Watch for: they leave knowing what tomorrow’s effort should feel like, not just “run hard.” |
What You'll Need#
- Flat agility discs (12–20) for landmarks
- Two stopwatches or a stopwatch app
- Whistle (optional for start/stop cues)
- Foam rollers (6–10) or lacrosse balls
- Mini bands (8–12) for hips/glutes
- Chalk or tape to mark a 100m segment (if no cones)
- Water cooler and cups/bottles
Run The Fartlek Like A Coach, Not A Stopwatch#
The fartlek period is the most important block today. Your job is to keep it controlled so new runners learn pacing instead of “survive and stagger.” Put athletes in pairs (similar ability if you can) and give them one rule: the fast segments must look smooth—tall posture, relaxed hands, no wild sprinting. Stand where you can see faces and shoulders; when they get tight, they’re going too hard.
- Script it out loud: “Fast means quick feet and tall chest, not a sprint.”
- Use landmarks: cones every ~100m so you can call, “Fast to the next cone, then easy past two cones.”
- Finish check: after the last surge, they should be able to jog 2 minutes. If they can’t, next time shorten the surge or slow the surge.
Common Breakdowns And The Fix#
- Breakdown: Kids blast the first surge and fall apart. Why: they only know “run hard.” Fix: make the first 2 surges “controlled fast” and require a partner check: if you can’t say your partner’s name at the end of a surge, you went too hard—slow the next one.
- Breakdown: Overstriding/heel striking with a loud slap. Why: they reach for speed instead of increasing cadence. Fix: cue “land under hips” and have them do 10-second quick-feet in place before the next rep; then restart the surge focusing on quieter steps.
- Breakdown: Shoulders up, fists clenched, jaw tight. Why: anxiety + effort. Fix: give a reset cue: “Drop your shoulders, open your hands, exhale.” If they can’t relax, they run the next surge at steady instead of fast.
- Breakdown: Shin pain shows up mid-practice. Why: too much too soon, stiff ankles, hard surfaces. Fix: switch them to grass for the rest of the run, shorten the fast segments, and make sure cooldown includes calf/soleus work. If pain changes their stride, they stop running and bike/walk instead—no limping reps.
Adjustments For Roster Size, Space, And Equipment#
8–10 athletes: run the fartlek as a single pack with you calling changes. Put your best “steady” runner in front as the pace car and rotate the leader every 2 surges so nobody turns it into a race.
12–14 athletes: pairs work best. Start pairs 10 seconds apart so you don’t get a giant clump at the cones. You can coach individuals as they pass you each rep.

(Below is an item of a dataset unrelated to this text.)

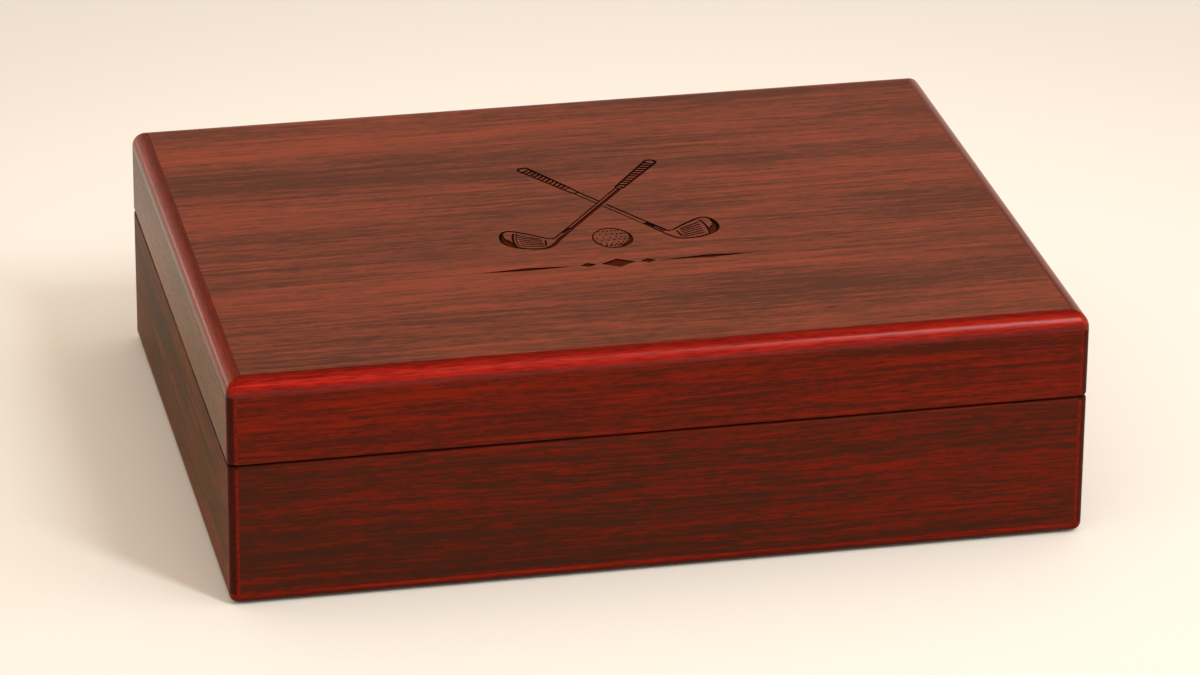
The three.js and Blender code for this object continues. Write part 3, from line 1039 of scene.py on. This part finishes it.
def grown(piece, tree, values):
    """Runs a tree on a piece with values for its named inputs, and keeps the result as a plain mesh."""
    modifier = piece.modifiers.new("grown", "NODES")
    modifier.node_group = tree
    for item in tree.interface.items_tree:
        if item.in_out == "INPUT" and item.name in values:
            modifier[item.identifier] = values[item.name]
    depsgraph = bpy.context.evaluated_depsgraph_get()
    data = bpy.data.meshes.new_from_object(piece.evaluated_get(depsgraph))
    data.name = piece.name
    piece.modifiers.remove(modifier)
    piece.data = data
    return piece


def realized(last, finish):
    """Ends a tree: its instances are made real and take their finish."""
    whole = last.node("GeometryNodeRealizeInstances", None, {"Geometry": last})
    return ended_tree(last.node("GeometryNodeSetMaterial", None, {"Geometry": whole, "Material": finish}))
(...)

16–20+ athletes: make three groups (A/B/C) based on current fitness (not ego). Give each group its own start cone and loop so faster kids aren’t weaving through everyone. If you only have one loop, stagger starts by 20 seconds and assign one captain per group to repeat the call: “Fast now—easy now.”
Limited equipment: no problem—use painted lines, fence posts, or the corners of the field as landmarks. If you don’t have a track, do the fartlek on a flat grass loop to reduce shin stress.
If a kid can’t run continuously yet: they do run/walk with the same structure (example: fast = 20 seconds run, easy = 60 seconds walk). They stay in the workout and learn pacing without getting buried.
What To Do Next Practice#
Next practice, keep the warm-up identical and add one new piece: 4–6 x 200m relaxed with full walk-back recovery (or 6 x 30-second relaxed pickups on grass). The first thing that will break down is still pacing—kids will race the 200s—so keep the standard: smooth form, finish in control, and you should be able to jog afterward.
Frequently Asked Questions#
What if I don’t have access to a track?
Run everything on a flat grass loop or a safe sidewalk loop. Use cones/landmarks for the surge points. Grass is actually better for brand-new runners because it’s easier on shins.
How hard should the “fast” parts of the fartlek be for beginners?
Fast is strong but controlled—never a sprint. They should finish each surge able to jog the next easy segment. If they’re gasping or form falls apart, shorten the surge or slow it down.
What do I do with athletes who are already in good shape and get bored?
Give them the same structure but a tighter standard: smoother form, quicker cadence, and slightly faster “steady” pace. You can also add 2 extra surges at the end while the group cools down, as long as they still finish controlled.
How do I keep the group from turning the fartlek into a race?
Start pairs/groups at different times, and make the rule that passing is only allowed during the easy segments. If someone sprints to pass on a surge, they drop back behind that runner on the next rep.
A runner says their shin hurts—do they keep going?
If it changes their stride, they stop running that day and switch to walking or biking. If it’s mild soreness and they can run normally, move them to grass, shorten the surges, and make sure they do the calf/soleus work in the cooldown.